I’VE BEEN KIND OF AN EMOTIONAL INTROSPECTIVE MESS THIS WEEK. Not sure where all my feelings are pouring from but I’m doing my best to manage and not heap every thought onto the people I love. Writing is becoming more consistent. Reading is becoming a much larger part of my life. I think I’m in a good headspace. 

I use this blog to write about relationships and then men I date. Mostly towards the beginning or end. Recap or excitement, not a lot of deep self reflection in the midst of these love affairs. 

Some times I go through some really heavy shit and it’s months or years later before I want to write about it. It takes me a while to unpack the the deception and abuse I’ve endured over the years. I think I might have trouble acknowledging my roll of allowing behavior to continue. I think I wrap it in the nobility of unconditional love and grace but really it’s not the way God or anyone who cares for me would ever intend I live. 

But true to pattern, new relationship, lots of feelings and emotions rolling around, excitement and expectations. Hope of the promise of new and a different relationship so I have a lot to say, and process. Guess I’ll dive in:

Mr. Handyman is on a family vacation. His boys and parents up at the family condo in Created Butte. We are spending a week a part. Y’all I am good with distance. I am great with distance... I PREFER distance. I remember when I was married to my 2nd husband like wanting him to go on work trips or me to go on work trips just because I like my alone time. I take obnoxiously long baths reading and writing in the tub - but everyone leaves me alone. I liked my weekend boyfriend before he became my live in boyfriend. Granted the distance just made his sex addiction easier to feed and hide. I liked dating a guy in okc because he was only around to take me to dinner once a week and the rest of my time was mine. That was cool until his wife called to let me know he was married. I even liked that the last guy travelled for work because I basically wanted to travel more too. 

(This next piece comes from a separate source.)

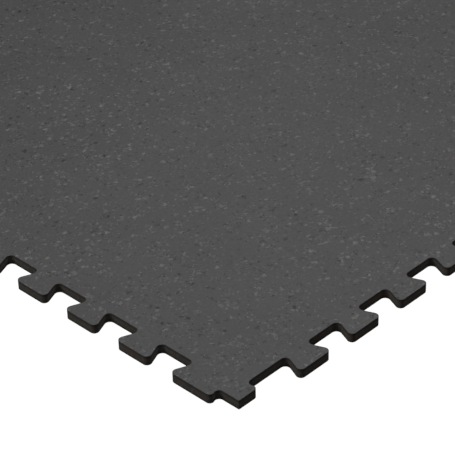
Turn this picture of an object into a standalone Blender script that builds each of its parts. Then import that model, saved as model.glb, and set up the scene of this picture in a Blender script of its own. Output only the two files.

I’m good with distance. I like space. I miss this man like I haven’t missed anyone maybe ever. It’s not like a boredom, wish he was here to do stuff with me. Or dependent, I can’t do stuff without someone. No this is like a real sincere I miss him. Like my heart misses him. Our closeness, our intimacy, the conversations that last entirely too long, the time we spend together. I just miss the hell out of this man and THAT is freaking me out. 

So we should just go ahead and acknowledge that I’m pretty much head over heels in love with this man. He’s kind and patient and he works really hard to know me. He makes me feel seen and heard. He apologizes when he hurts me even if he isn’t wrong. He understands my point of view on absolutely everything. He gets deep in his own emotions and pain and he shares with me. He is intimately invested in our relationship. This man knows how to love, love hard and deeply care for people. 

He has so much to give and I have so much to give and we are just the most obnoxious ball of build each other up, processing pain, no secrets, ugly cry, deep seeded insecurities, here are my flaws. Love me as I am and I’ll become the best version of me and love you back 10x over. This man clams me, he reads me, he sees me, he prays over me, he walks in faith with me and he tells me I’m gorgeous even though I’m soft and he has abs and a chest that make me bite my lip when he’s shirtless. 

I’m insane over this man and I really didn’t want to be. 

We said it would be fun and light. We gave eachother the don’t fall in love with me speeches. We made a plan. I knew when he kissed me at a corner table in doubleshot. When he just grabbed my face and kissed me, I was in love. But he was too. I could feel it. 

I’m easy to know. I’m open and vulnerability is a trait I have honed and one I deeply desire. There isn’t a lot of armor or walls. I’m ok with letting people in. I’ve overcome some intense heartbreak. Like really insane stuff, so I’m not really afraid of being hurt. I can overcome pain, heartbreak and disappointment. I just don’t think I’ve found anyone with similar love languages, a similar past, that is so drawn to my empathetic nature and even though we’ve both been damaged; he’s open and vulnerable with me. 

So I miss him. I haven’t missed a man maybe ever but I miss this one. 

I’m so impressed by the foundation we are intentionally laying. The goals we have and the life we want together, someday. Not soon, but when it’s right and we have walked through seasons together. I love how he loves his kids, his parents, respects his ex wife, is so open and willing to be a part of my family. He loves my family, my monster and even has sent her crazy father business. 

He embodies patience, kindness, loyalty, strength. He’s soft and open and his protective and passionate. I look at him and I sometimes tear up because I’m so thankful and loved so well. Sometimes he looks at me and I see his tears too. He said I love you first and abruptly and he meant it. He says it on accident and gets embarrassed when he hangs up the phone in front of his parents. He is thankful they like me and they’re open to me after all he’s been through. I appreciate him. I’m obsessed with him in all the best ways. I’m surprised and overwhelmed almost daily. He’s the man of God I’ve always wanted and never thought I could have. He’s too good for me and I plan to work really hard to love him as well as he does me.